# Recorded information:
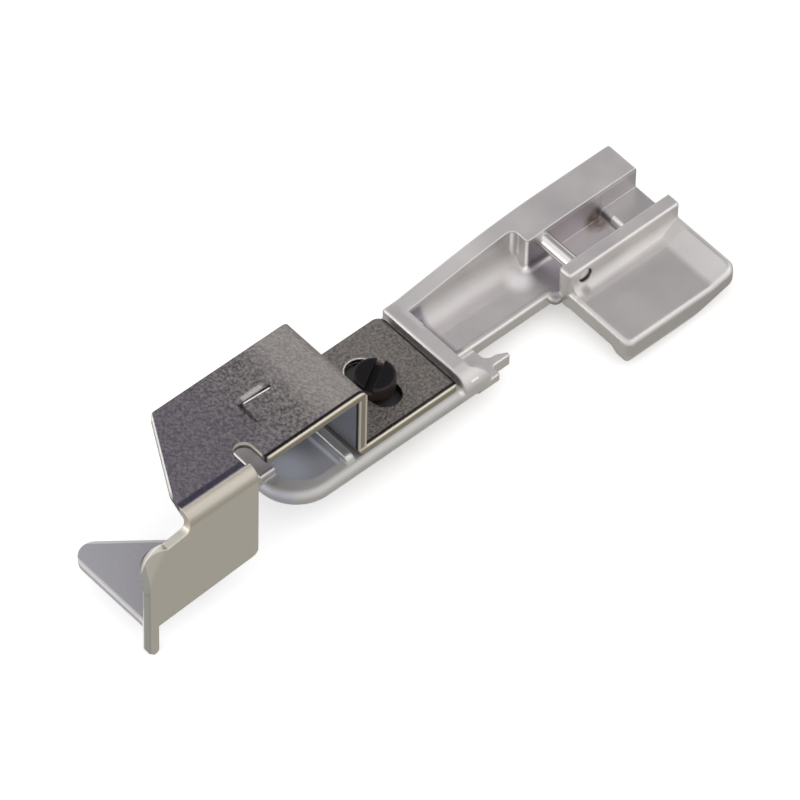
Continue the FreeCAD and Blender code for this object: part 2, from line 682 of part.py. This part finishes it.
def guide_plate():
    """The folded sheet of the hem guide."""
    top = PAD_TOP + SHEET + GUIDE_HEIGHT
    trimmed = guide_fold().common(prism_xy(upper_outline(), -BIG, BIG))
    relief_radius = RELIEF_WIDTH / 2
    relief = Part.makeCylinder(relief_radius, BIG,
                               vec(RELIEF_CENTRE_X, SCREW_Y - RELIEF_BACK - relief_radius, top - 2 * SHEET))
    slot_radius = SLOT_WIDTH / 2
    slot = prism_xy([
        (SLOT_LEFT, SCREW_Y - slot_radius, slot_radius - TINY),
        (SLOT_RIGHT, SCREW_Y - slot_radius, slot_radius - TINY),
        (SLOT_RIGHT, SCREW_Y + slot_radius, slot_radius - TINY),
        (SLOT_LEFT, SCREW_Y + slot_radius, slot_radius - TINY),
    ], PAD_TOP - SHEET, PAD_TOP + 2 * SHEET)
    slit, tongue = lance()
    sheet = trimmed.cut(relief).cut(slot)
    sheet = sheet.fuse([side_wall(), flange()]).removeSplitter()
    return sheet.cut(slit).fuse(tongue).removeSplitter()


def main():
    os.makedirs("parts", exist_ok=True)
    nodes = {
        "foot_body": foot_body(),
        "snap_pin": snap_pin(),
        "guide_plate": guide_plate(),
        "clamp_screw": clamp_screw(),
    }
    for name, shape in nodes.items():
        solids = shape.Solids
        print(name, "solids", len(solids), "valid", shape.isValid(), "volume", round(shape.Volume, 2),
              "faces", len(shape.Faces))
        part = solids[0] if len(solids) == 1 else shape
        part.exportStep(os.path.join("parts", name + ".step"))


main()
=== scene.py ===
# %% [markdown]
# # A presser foot with a hem guide
#
# The foot has four pieces: a satin plated casting, a steel pin pressed through it, a guide folded from one
# sheet, and a blackened screw. Their solids come from the CAD model, which is loaded here as a fixed frame.
# This script gives them their surfaces, sets up the camera and the light, and lays the foot on a pale floor.

# %% Load the frame
import math

import bpy
import numpy as np
from mathutils import Matrix, Vector

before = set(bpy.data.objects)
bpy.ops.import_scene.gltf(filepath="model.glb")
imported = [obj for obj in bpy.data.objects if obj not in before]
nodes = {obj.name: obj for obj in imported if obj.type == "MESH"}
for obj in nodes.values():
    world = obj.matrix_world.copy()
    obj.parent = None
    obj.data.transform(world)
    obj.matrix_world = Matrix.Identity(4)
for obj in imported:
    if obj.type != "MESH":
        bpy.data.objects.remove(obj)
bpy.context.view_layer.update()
MM = 0.001
print("nodes:", sorted(nodes))

# %% [markdown]
# ## The camera
#
# The picture was taken from the right and from high above, with a very long lens, so parallel edges stay
# nearly parallel. The camera looks along one line through a point under the guide. Its three axes follow from
# the azimuth, the elevation and a small roll, and the distance follows from the lens.

# %% Place the camera
AZIMUTH, ELEVATION, ROLL = np.radians([47.3, 51.1, 1.43])
TARGET = np.array([-3.554, -19.322, -8.466]) * MM
FOCAL_PIXELS = 9300.0     # focal length in pixels of the 800 pixel frame
PIXELS_PER_MM = 9.4       # scale of the picture at the target

back = np.array([math.sin(AZIMUTH) * math.cos(ELEVATION), -math.cos(AZIMUTH) * math.cos(ELEVATION),
                 math.sin(ELEVATION)])
level_right = np.array([math.cos(AZIMUTH), math.sin(AZIMUTH), 0.0])
level_up = np.cross(back, level_right)
right = math.cos(ROLL) * level_right + math.sin(ROLL) * level_up
up = -math.sin(ROLL) * level_right + math.cos(ROLL) * level_up
distance = FOCAL_PIXELS / PIXELS_PER_MM * MM

lens = bpy.data.cameras.new("camera")
lens.sensor_width = 36.0
lens.sensor_fit = "HORIZONTAL"
lens.lens = FOCAL_PIXELS / 800 * lens.sensor_width
lens.clip_start = 0.1
lens.clip_end = 20.0
camera = bpy.data.objects.new("camera", lens)
bpy.context.scene.collection.objects.link(camera)
pose = np.eye(4)
pose[:3, 0], pose[:3, 1], pose[:3, 2] = right, up, back
pose[:3, 3] = TARGET + back * distance
camera.matrix_world = Matrix(pose.tolist())
bpy.context.scene.camera = camera
print("camera distance in mm:", round(distance / MM, 1), "lens:", round(lens.lens, 1))

# %% [markdown]
# ## Smooth curves, crisp corners
#
# A solid from CAD arrives as loose flat triangles. Three modifiers turn them into a clean surface without
# touching the mesh: Weld joins the corners, Edge Split parts them again where two faces meet at a real corner,
# and Weighted Normal lets the large flat faces stay flat beside the small ones of a rounding.

# %% Smooth the CAD nodes
def smooth(node, corner_degrees):
    """Shade a CAD node smoothly, except across corners sharper than corner_degrees."""
    faces = node.data.polygons
    faces.foreach_set("use_smooth", np.ones(len(faces), bool))
    weld = node.modifiers.new("weld", "WELD")
    weld.merge_threshold = 0.002 * MM
    split = node.modifiers.new("split", "EDGE_SPLIT")
    split.split_angle = math.radians(corner_degrees)
    split.use_edge_sharp = False
    weighted = node.modifiers.new("weighted", "WEIGHTED_NORMAL")
    weighted.mode = "FACE_AREA"
    weighted.weight = 100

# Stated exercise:
Each line of the listing should be echoed back exactly.

# Response below:
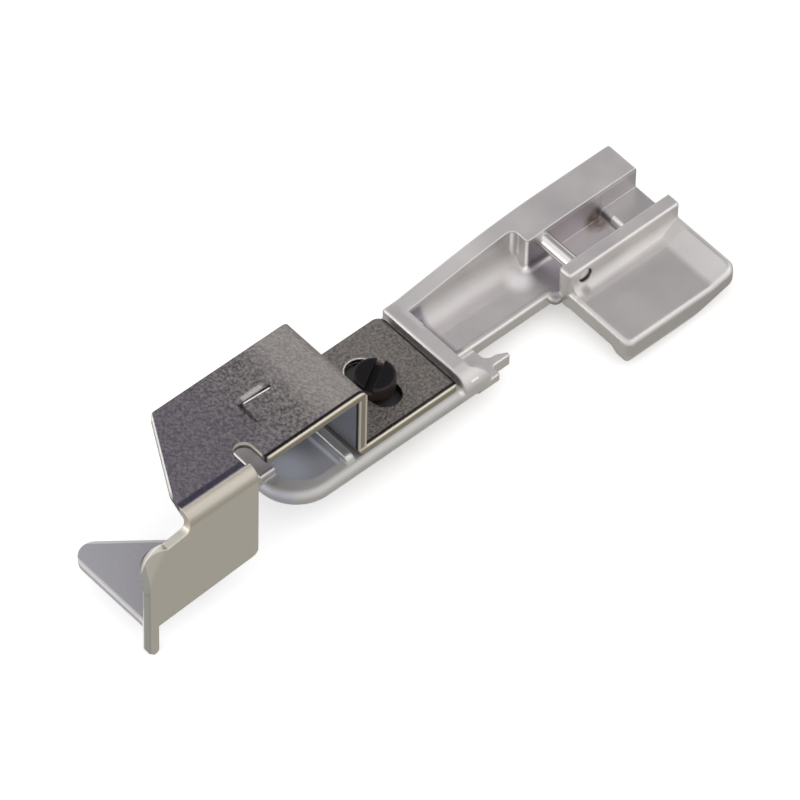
Continue the FreeCAD and Blender code for this object: part 2, from line 682 of part.py. This part finishes it.
def guide_plate():
    """The folded sheet of the hem guide."""
    top = PAD_TOP + SHEET + GUIDE_HEIGHT
    trimmed = guide_fold().common(prism_xy(upper_outline(), -BIG, BIG))
    relief_radius = RELIEF_WIDTH / 2
    relief = Part.makeCylinder(relief_radius, BIG,
                               vec(RELIEF_CENTRE_X, SCREW_Y - RELIEF_BACK - relief_radius, top - 2 * SHEET))
    slot_radius = SLOT_WIDTH / 2
    slot = prism_xy([
        (SLOT_LEFT, SCREW_Y - slot_radius, slot_radius - TINY),
        (SLOT_RIGHT, SCREW_Y - slot_radius, slot_radius - TINY),
        (SLOT_RIGHT, SCREW_Y + slot_radius, slot_radius - TINY),
        (SLOT_LEFT, SCREW_Y + slot_radius, slot_radius - TINY),
    ], PAD_TOP - SHEET, PAD_TOP + 2 * SHEET)
    slit, tongue = lance()
    sheet = trimmed.cut(relief).cut(slot)
    sheet = sheet.fuse([side_wall(), flange()]).removeSplitter()
    return sheet.cut(slit).fuse(tongue).removeSplitter()


def main():
    os.makedirs("parts", exist_ok=True)
    nodes = {
        "foot_body": foot_body(),
        "snap_pin": snap_pin(),
        "guide_plate": guide_plate(),
        "clamp_screw": clamp_screw(),
    }
    for name, shape in nodes.items():
        solids = shape.Solids
        print(name, "solids", len(solids), "valid", shape.isValid(), "volume", round(shape.Volume, 2),
              "faces", len(shape.Faces))
        part = solids[0] if len(solids) == 1 else shape
        part.exportStep(os.path.join("parts", name + ".step"))


main()
=== scene.py ===
# %% [markdown]
# # A presser foot with a hem guide
#
# The foot has four pieces: a satin plated casting, a steel pin pressed through it, a guide folded from one
# sheet, and a blackened screw. Their solids come from the CAD model, which is loaded here as a fixed frame.
# This script gives them their surfaces, sets up the camera and the light, and lays the foot on a pale floor.

# %% Load the frame
import math

import bpy
import numpy as np
from mathutils import Matrix, Vector

before = set(bpy.data.objects)
bpy.ops.import_scene.gltf(filepath="model.glb")
imported = [obj for obj in bpy.data.objects if obj not in before]
nodes = {obj.name: obj for obj in imported if obj.type == "MESH"}
for obj in nodes.values():
    world = obj.matrix_world.copy()
    obj.parent = None
    obj.data.transform(world)
    obj.matrix_world = Matrix.Identity(4)
for obj in imported:
    if obj.type != "MESH":
        bpy.data.objects.remove(obj)
bpy.context.view_layer.update()
MM = 0.001
print("nodes:", sorted(nodes))

# %% [markdown]
# ## The camera
#
# The picture was taken from the right and from high above, with a very long lens, so parallel edges stay
# nearly parallel. The camera looks along one line through a point under the guide. Its three axes follow from
# the azimuth, the elevation and a small roll, and the distance follows from the lens.

# %% Place the camera
AZIMUTH, ELEVATION, ROLL = np.radians([47.3, 51.1, 1.43])
TARGET = np.array([-3.554, -19.322, -8.466]) * MM
FOCAL_PIXELS = 9300.0     # focal length in pixels of the 800 pixel frame
PIXELS_PER_MM = 9.4       # scale of the picture at the target

back = np.array([math.sin(AZIMUTH) * math.cos(ELEVATION), -math.cos(AZIMUTH) * math.cos(ELEVATION),
                 math.sin(ELEVATION)])
level_right = np.array([math.cos(AZIMUTH), math.sin(AZIMUTH), 0.0])
level_up = np.cross(back, level_right)
right = math.cos(ROLL) * level_right + math.sin(ROLL) * level_up
up = -math.sin(ROLL) * level_right + math.cos(ROLL) * level_up
distance = FOCAL_PIXELS / PIXELS_PER_MM * MM

lens = bpy.data.cameras.new("camera")
lens.sensor_width = 36.0
lens.sensor_fit = "HORIZONTAL"
lens.lens = FOCAL_PIXELS / 800 * lens.sensor_width
lens.clip_start = 0.1
lens.clip_end = 20.0
camera = bpy.data.objects.new("camera", lens)
bpy.context.scene.collection.objects.link(camera)
pose = np.eye(4)
pose[:3, 0], pose[:3, 1], pose[:3, 2] = right, up, back
pose[:3, 3] = TARGET + back * distance
camera.matrix_world = Matrix(pose.tolist())
bpy.context.scene.camera = camera
print("camera distance in mm:", round(distance / MM, 1), "lens:", round(lens.lens, 1))

# %% [markdown]
# ## Smooth curves, crisp corners
#
# A solid from CAD arrives as loose flat triangles. Three modifiers turn them into a clean surface without
# touching the mesh: Weld joins the corners, Edge Split parts them again where two faces meet at a real corner,
# and Weighted Normal lets the large flat faces stay flat beside the small ones of a rounding.

# %% Smooth the CAD nodes
def smooth(node, corner_degrees):
    """Shade a CAD node smoothly, except across corners sharper than corner_degrees."""
    faces = node.data.polygons
    faces.foreach_set("use_smooth", np.ones(len(faces), bool))
    weld = node.modifiers.new("weld", "WELD")
    weld.merge_threshold = 0.002 * MM
    split = node.modifiers.new("split", "EDGE_SPLIT")
    split.split_angle = math.radians(corner_degrees)
    split.use_edge_sharp = False
    weighted = node.modifiers.new("weighted", "WEIGHTED_NORMAL")
    weighted.mode = "FACE_AREA"
    weighted.weight = 100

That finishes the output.